**THE TASK:** In the records that follow, show each line where the word "code" is present.

**RECORD LIST:**

***

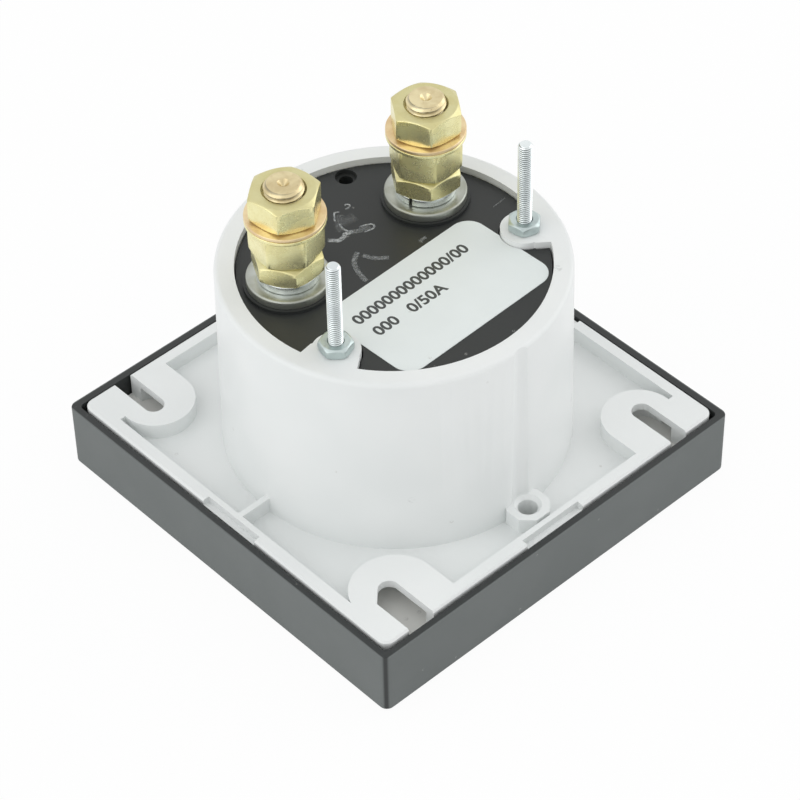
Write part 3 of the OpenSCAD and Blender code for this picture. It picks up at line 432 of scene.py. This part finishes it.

***

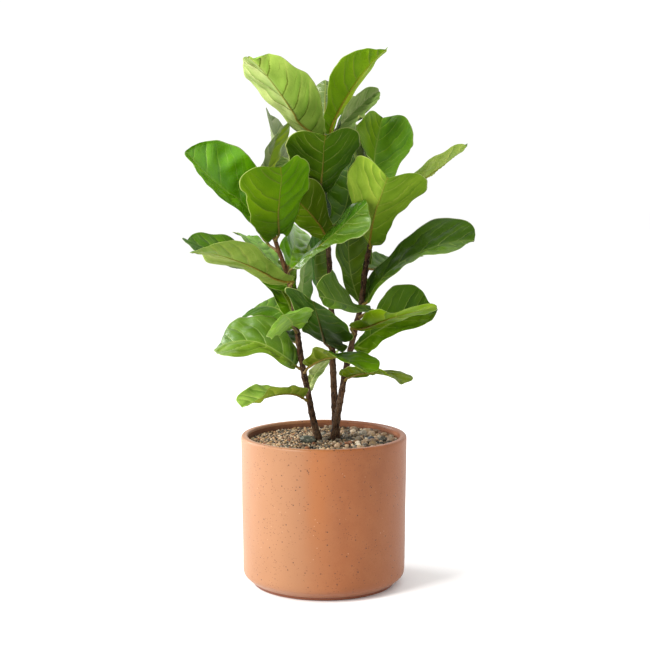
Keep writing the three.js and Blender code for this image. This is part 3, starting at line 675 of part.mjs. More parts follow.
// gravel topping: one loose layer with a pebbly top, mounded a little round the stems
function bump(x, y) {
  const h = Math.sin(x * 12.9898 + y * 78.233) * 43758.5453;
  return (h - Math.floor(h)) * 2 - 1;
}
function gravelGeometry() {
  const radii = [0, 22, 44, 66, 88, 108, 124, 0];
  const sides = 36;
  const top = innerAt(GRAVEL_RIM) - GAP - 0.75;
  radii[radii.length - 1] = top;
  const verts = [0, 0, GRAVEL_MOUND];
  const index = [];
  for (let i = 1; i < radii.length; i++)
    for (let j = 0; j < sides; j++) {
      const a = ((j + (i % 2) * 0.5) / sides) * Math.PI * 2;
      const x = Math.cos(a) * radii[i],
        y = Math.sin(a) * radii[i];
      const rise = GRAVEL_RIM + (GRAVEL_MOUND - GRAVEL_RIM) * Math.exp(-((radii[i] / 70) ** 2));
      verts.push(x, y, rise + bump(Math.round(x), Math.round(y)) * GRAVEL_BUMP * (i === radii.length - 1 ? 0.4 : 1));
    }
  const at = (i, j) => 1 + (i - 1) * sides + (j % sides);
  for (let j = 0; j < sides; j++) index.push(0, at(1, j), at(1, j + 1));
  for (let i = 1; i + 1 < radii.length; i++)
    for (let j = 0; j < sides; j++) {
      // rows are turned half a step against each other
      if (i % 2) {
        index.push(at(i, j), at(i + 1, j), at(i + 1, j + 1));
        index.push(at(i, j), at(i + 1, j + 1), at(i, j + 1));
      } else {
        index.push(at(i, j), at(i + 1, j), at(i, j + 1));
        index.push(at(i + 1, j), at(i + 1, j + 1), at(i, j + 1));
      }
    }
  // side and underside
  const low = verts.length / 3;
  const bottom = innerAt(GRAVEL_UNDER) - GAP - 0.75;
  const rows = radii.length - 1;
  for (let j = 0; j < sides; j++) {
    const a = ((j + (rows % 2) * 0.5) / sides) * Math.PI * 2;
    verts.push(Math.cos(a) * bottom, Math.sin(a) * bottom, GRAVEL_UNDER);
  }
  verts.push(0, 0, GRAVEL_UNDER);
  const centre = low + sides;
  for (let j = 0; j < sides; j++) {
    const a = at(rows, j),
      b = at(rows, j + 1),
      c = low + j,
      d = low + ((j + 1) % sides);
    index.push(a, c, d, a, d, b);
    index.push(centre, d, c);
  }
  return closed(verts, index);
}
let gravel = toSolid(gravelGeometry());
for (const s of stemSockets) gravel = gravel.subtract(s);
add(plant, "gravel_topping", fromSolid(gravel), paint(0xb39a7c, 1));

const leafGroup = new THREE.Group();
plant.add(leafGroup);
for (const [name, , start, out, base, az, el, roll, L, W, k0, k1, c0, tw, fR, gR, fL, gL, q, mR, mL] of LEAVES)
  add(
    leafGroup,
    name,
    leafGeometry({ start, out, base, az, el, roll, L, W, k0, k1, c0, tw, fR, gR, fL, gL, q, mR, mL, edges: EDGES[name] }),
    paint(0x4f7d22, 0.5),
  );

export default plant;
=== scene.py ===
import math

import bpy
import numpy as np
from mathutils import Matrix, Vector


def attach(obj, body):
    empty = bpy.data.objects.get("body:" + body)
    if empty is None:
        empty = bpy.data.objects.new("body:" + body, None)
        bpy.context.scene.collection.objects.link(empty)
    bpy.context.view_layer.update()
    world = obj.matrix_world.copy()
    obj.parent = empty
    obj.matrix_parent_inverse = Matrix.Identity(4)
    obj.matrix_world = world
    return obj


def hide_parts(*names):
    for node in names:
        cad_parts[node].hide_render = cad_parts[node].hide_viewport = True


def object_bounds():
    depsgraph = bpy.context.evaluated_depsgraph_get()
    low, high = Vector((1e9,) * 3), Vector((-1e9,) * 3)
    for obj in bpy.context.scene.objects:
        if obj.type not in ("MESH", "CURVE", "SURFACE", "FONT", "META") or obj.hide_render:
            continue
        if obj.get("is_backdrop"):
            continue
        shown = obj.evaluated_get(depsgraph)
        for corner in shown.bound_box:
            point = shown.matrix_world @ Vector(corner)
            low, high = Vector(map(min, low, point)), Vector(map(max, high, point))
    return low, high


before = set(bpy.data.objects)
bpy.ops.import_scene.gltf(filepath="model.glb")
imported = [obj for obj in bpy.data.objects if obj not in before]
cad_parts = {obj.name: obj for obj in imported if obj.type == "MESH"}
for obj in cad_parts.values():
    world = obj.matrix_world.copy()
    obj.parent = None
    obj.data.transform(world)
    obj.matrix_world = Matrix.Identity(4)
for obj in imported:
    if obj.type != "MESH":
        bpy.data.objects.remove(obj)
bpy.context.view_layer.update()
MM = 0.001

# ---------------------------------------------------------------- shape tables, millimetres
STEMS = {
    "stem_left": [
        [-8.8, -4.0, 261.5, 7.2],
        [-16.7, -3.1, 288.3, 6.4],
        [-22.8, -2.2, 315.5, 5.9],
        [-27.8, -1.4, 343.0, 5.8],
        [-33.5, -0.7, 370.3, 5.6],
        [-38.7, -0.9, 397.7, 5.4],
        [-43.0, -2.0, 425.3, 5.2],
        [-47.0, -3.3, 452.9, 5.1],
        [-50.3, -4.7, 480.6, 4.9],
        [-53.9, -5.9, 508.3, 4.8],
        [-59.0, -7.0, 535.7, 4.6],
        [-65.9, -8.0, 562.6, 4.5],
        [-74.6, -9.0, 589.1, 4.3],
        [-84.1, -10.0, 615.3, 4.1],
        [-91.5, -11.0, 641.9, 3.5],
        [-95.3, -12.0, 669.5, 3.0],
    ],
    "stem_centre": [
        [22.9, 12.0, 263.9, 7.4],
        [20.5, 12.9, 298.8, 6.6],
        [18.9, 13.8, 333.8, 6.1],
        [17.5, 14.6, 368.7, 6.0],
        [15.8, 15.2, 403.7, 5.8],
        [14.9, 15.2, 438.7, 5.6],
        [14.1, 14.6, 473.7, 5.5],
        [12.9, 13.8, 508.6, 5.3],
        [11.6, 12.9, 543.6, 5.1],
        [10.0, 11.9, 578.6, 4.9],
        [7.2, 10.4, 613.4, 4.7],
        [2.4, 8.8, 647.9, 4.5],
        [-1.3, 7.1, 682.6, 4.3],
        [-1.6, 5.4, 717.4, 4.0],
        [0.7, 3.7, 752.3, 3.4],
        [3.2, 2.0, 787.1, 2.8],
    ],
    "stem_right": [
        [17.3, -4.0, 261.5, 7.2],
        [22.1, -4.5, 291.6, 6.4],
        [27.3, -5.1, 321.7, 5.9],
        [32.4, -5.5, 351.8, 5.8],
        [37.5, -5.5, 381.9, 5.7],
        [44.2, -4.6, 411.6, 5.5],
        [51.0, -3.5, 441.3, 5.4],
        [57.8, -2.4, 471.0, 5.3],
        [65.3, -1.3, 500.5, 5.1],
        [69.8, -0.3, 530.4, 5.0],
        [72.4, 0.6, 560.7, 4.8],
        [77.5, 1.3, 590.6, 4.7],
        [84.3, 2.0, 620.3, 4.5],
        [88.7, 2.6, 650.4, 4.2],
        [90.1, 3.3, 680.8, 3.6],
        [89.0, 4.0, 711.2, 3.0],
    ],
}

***

**RESPONSE BELOW:**
Write part 3 of the OpenSCAD and Blender code for this picture. It picks up at line 432 of scene.py. This part finishes it.
Keep writing the three.js and Blender code for this image. This is part 3, starting at line 675 of part.mjs. More parts follow.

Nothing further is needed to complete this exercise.